17. Ceza Dairesi 2015/2416 E. , 2015/3981 K.
"İçtihat Metni"MAHKEMESİ :Asliye Ceza Mahkemesi
SUÇ : Hırsızlık, mala zarar verme, konut dokunulmazılğını ihlal
HÜKÜM : Mahkumiyet
Mahalli mahkemece verilen hüküm temyiz edilmekle incelenerek, gereği görüşülüp düşünüldü:
Sanığın yüzüne karşı kurulan 29.04.2010 tarihli hükmün yasa yolu açıklamasında, sürenin başlangıcı konusunda “tefhim veya tebliğden itibaren” yazılmak suretiyle yanıltıcı ifadenin kullanılarak, T.C.Anayasası’nın 40/2, 5271 sayılı CMK’nın 34/2, 232/6 ve 291.maddelerinde öngörülen biçim ve yöntemlere uygun olarak yasa yolu açıklamasının yapılmadığı, gerekçeli kararın sanığa tebliğ edilmediği,sanığın hüküm tarihinden itibaren bir haftalık yasal süre geçtikten sonra 10.08.2010 tarihinde temyiz dilekçesi verdiği; mahkemenin 11.08.2010 tarihli ek karar ile "temyizin reddine” karar verdiği bu karara karşı sanığın süresinde temyiz talebinde bulunduğu anlaşıldığından, sanık ..."ın temyiz isteminin süresinde olduğu kabul edilerek 11.08.2010 tarihli ek kararı kaldırılarak yapılan incelemede:
Sanık 29.04.2010 tarihli oturumda suçu saat 21.00 sıralarında işlediği yönünde ikrarda bulunduğu, suç tarihinde ise güneşin saat 17.13"te battığı dikkate alındığında suçun gece sayılan zaman diliminde işlendiği anlaşılmakla sanık hakkında TCK"nın 143. maddesi ile uygulama yapılması gerektiğinin gözetilmemesi, karşı temyiz olmadığından bozma nedeni yapılmamıştır.

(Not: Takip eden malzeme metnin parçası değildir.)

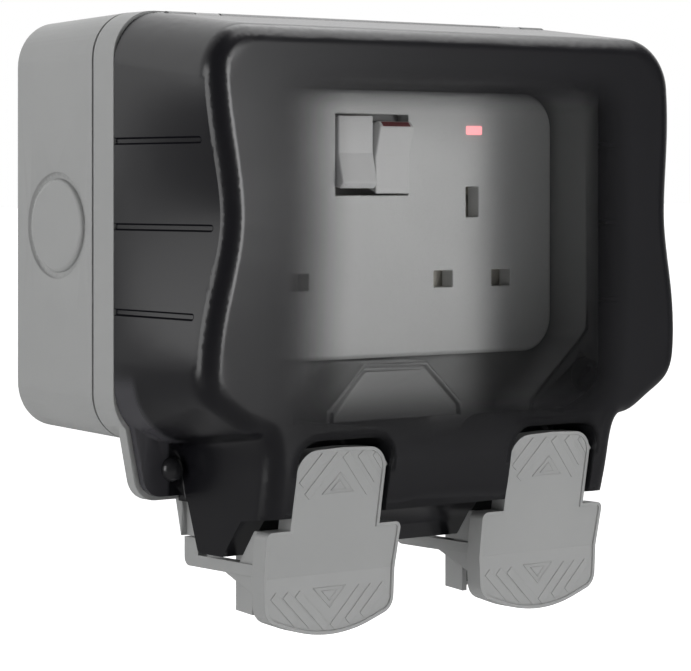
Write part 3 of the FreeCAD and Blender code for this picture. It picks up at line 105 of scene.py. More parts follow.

Dosya ve duruşma tutanakları içeriğine, toplanıp karar yerinde incelenerek tartışılan hukuken geçerli ve elverişli kanıtlara, gerekçeye ve hakimin takdirine göre; suçların sanık tarafından işlendiğini kabulde ve nitelendirmede usul ve yasaya aykırılık bulunmadığı anlaşılmış, diğer temyiz nedenleri yerinde görülmemiştir.
Ancak;
Kasten işlemiş olduğu suçlar dolayısıyla hapis cezasıyla mahkûmiyetin yasal sonucu olarak sanığın, 5237 sayılı TCK’nın 53/1.maddesinin (a), (b), (c), (d), (e) bentlerinde yazılı haklardan aynı maddenin 2. fıkrası uyarınca cezanın infazı tamamlanıncaya kadar, kendi alt soyu üzerindeki velayet, vesayet ve kayyımlık yetkileri açısından ise anılan maddenin 3. fıkrası uyarınca mahkûm olduğu hapis cezasından koşullu salıverilinceye kadar yoksun bırakılmasına karar verilmesi gerektiği gözetilmeden, yazılı şekilde hüküm kurulması,
Bozmayı gerektirmiş, sanık ..."ın temyiz nedenleri bu bakımdan yerinde görülmüş olduğundan, hükümlerin açıklanan nedenle isteme aykırı olarak BOZULMASINA, bozma nedeni yeniden yargılama yapılmasını gerektirmediğinden, 5320 sayılı Yasanın 8/1. maddesi yollamasıyla 1412 sayılı CMUK’nun 322. maddesinin verdiği yetkiye dayanılarak, hüküm fıkralarından “TCK"nın 53. maddesinin uygulanmasına ” ilişkin bölümün çıkartılarak, yerine “Kasten işlemiş olduğu suç için hapis cezasıyla mahkûmiyetin yasal sonucu olarak sanığın, 5237 sayılı TCK’nın 53/1.maddesinin (a), (b), (c), (d), (e) bentlerinde yazılı haklardan aynı maddenin 2. fıkrası uyarınca cezanın infazı tamamlanıncaya kadar, kendi alt soyu üzerindeki velayet, vesayet ve kayyımlık yetkileri açısından ise anılan maddenin 3. fıkrası uyarınca mahkûm olduğu hapis cezasından koşullu salıverilinceye kadar yoksun bırakılmasına” cümlesinin eklenmesi suretiyle, diğer yönleri usul ve yasaya uygun bulunan hükümlerin DÜZELTİLEREK ONANMASINA, 16.06.2015 tarihinde oybirliğiyle karar verildi.